PG - you can't be objecting to compound answers per se. They're a staple of the puzzle. So ... I'm not sure what the objection is to SAM-I-AM. That's his name. He is referred to as "SAM-I-AM" by his interlocutor repeatedly in that book. So ... SAM-I-AM bears no relationship to PURPLE PAINT or even ONE FISH as far as I can tell.

You are right that playing easy with a 17-year-old's feelings would be condescending to said 17-year-old. Not sure if anyone here's doing that. Maybe.

rp

Anonymous 9:49 AM  

Rex:


Okay. Call me SAM I AM. Got it.

But his name is SAM, no? SAM I AM is a compound, albeit a readily known one -- and as such it exceeds the Times' guidelines (no more than five letters -- A NUT, ODE TO...). Guess it's a matter of interpretation.

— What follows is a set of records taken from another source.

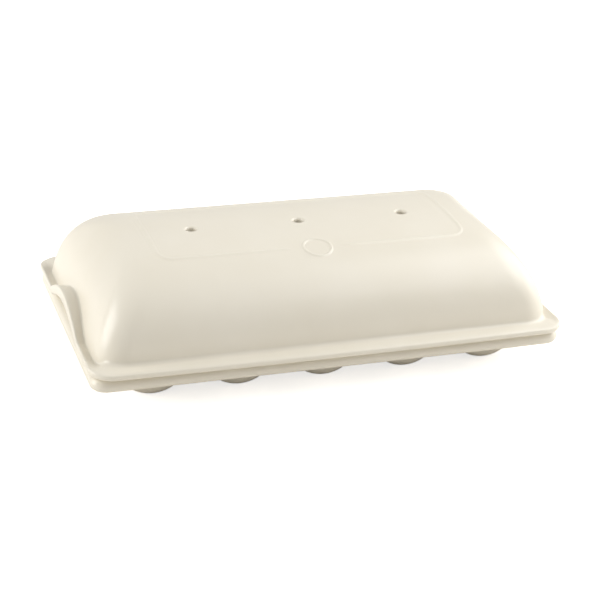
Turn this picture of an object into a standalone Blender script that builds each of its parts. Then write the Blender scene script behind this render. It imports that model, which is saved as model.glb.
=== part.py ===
"""Baguette baker: a domed lid that rests on a tray of five crosswise troughs.

Both pieces are one-piece glazed stoneware castings. Metres, +Z up. The tray's feet stand on z = 0,
X runs along the baker and the front faces -Y.
"""
import bpy
import bmesh
from math import cos, pi, sin
from mathutils import Vector
from mathutils.bvhtree import BVHTree

MM = 0.001

# Lid plan, with the rim flange that runs round the dome
LID_LENGTH = 390 * MM
LID_WIDTH = 232 * MM
LID_SIDE_BOW = 1.8 * MM
LID_CORNER = 19 * MM
RIM_END_WIDTH = 7.5 * MM
RIM_SIDE_WIDTH = 10.75 * MM

# Dome over the plan, measured from the plane that the lid's rim rests on
DOME_FOOT_LENGTH = LID_LENGTH - 2 * RIM_END_WIDTH
DOME_FOOT_WIDTH = LID_WIDTH - 2 * RIM_SIDE_WIDTH
DOME_HEIGHT = 68.6 * MM
DOME_END_RUN = 47 * MM
DOME_CREST_LENGTH = DOME_FOOT_LENGTH - 2 * DOME_END_RUN
DOME_CORNER = 23.5 * MM
DOME_CREST_CORNER = 15.7 * MM
SECTION_BULGE = 2.61
END_BULGE = 1.66
LID_WALL = 6.5 * MM
INNER_CORNER_SHARE = 0.6

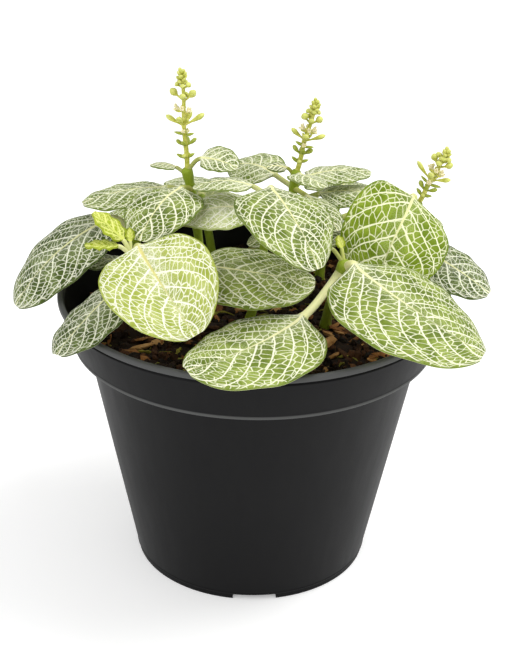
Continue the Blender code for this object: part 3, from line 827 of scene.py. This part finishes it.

Take for instance OSCAR THE GROUCH. Sure, we all know whom this refers to -- but it's not as if they called him that on the show (at least not to his face).

Still, I could live with this -- and it follows that SAM I AM is no different.

So I concede here -- even though I still don't love this as much as you all did.

Nonetheless, I will be quiet now, and perhaps give this puzzle more credit than I originally believed it deserved. Of course, I could go on about other aspects of this puzzle that I didn't like but that would be petty at this point.

Chacon ton gout,


PG

Orange 1:31 PM  

Thank you so much, Not Anonymous!

Really, Pen Girl. You obviously didn't click on the "green eggs and ham" link I posted above. It includes the full text of the story. Here is an excerpt:

That Sam-I-am!
That Sam-I-am!
I do not like
that Sam-I-am!

Do you like
green eggs and ham?

I do not like them,
Sam-I-am.
I do not like
green eggs and ham.


See? Not arbitrary. Sam-I-Am appears as his appellation numerous times. It's not a partial entry at all. And Oscar the Grouch is solid, not merely a descriptive phrase ("Oscar, the green muppet in a trash can" is merely a descriptive phrase.) If ROMEO is suitable fill as a fictional character, so is SAMIAM.

Anonymous 6:42 AM  

Amy:


Agreed. SAM I AM is perfectly fine, and I said as much in my last missive.

Really, I hadn't read the book for a while, and SAM I AM just seemed weird.

I was wrong. Obviously it's me who's weird.